According to the Miami Herald, wide receivers Kenny Stills and Albert Wilson both kneeled. Stills is continuing the protest he began in 2016. Wilson, a new Dolphin, did not protest previously while he was with the Kansas City Chiefs. Defensive end Robert Quinn also raised a fist during the anthem, as he did for the last two seasons when he was with the Los Angeles Rams.
Those protests will serve as a test for the NFL and the Dolphins as the league and individual teams continue to figure out how they will handle players who chose to demonstrate during the anthem.
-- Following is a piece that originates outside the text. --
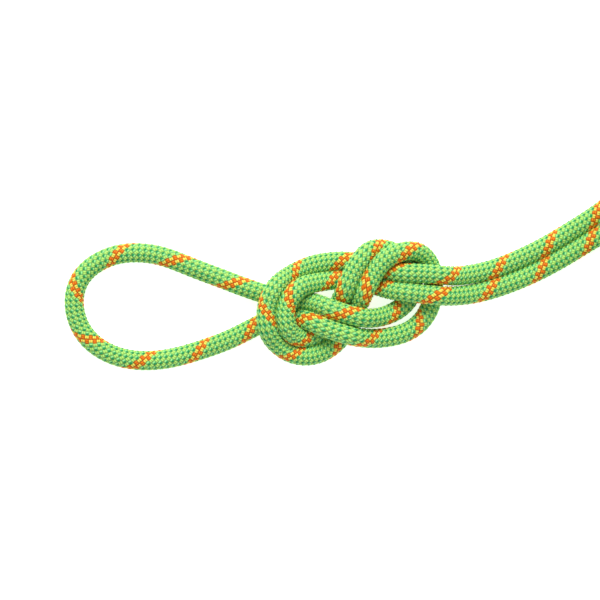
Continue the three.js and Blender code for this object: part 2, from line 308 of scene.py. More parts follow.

In May, team owners passed a new policy that would require players to stand on the sideline during the anthem or stay in the locker room. The Associated Press reported last month that the Dolphins had a provision in their player conduct manual stating violators of that policy could be fined or suspended.
But the NFL has since said the policy was on hold and no new rules would be created or enforced amid discussions with the NFL Players Association. The players’ union was not consulted before the owners passed the new policy.
Around the league Thursday night, other players choose to remain in the locker room, notably four Jacksonville Jaguars — cornerback Jalen Ramsey, linebacker Telvin Smith, and running backs Leonard Fournette and T.J. Yeldon. Philadelphia Eagles defensive end Michael Bennett, who sat during the anthem last year while with the Seattle Seahawks, entered the field as the anthem began playing and stood behind his teammates. Safety Malcolm Jenkins and cornerback De’Vante Bausby each raised a fist.
Jenkins, one of the founders of the Players Coalition, stopped raising his fist midway through last season after the league committed to financially supporting players’ social justice causes.
Jenkins and a handful of Eagles teammates, including receiver Alshon Jeffery, wore T-shirts during pregame warmups to highlight one of those issues. The shirts said “More than 60% of prison populations are people of color.” Last week, Jenkins and other members of the Players Coalition wore shirts during training camp practices with messaging about youth incarceration.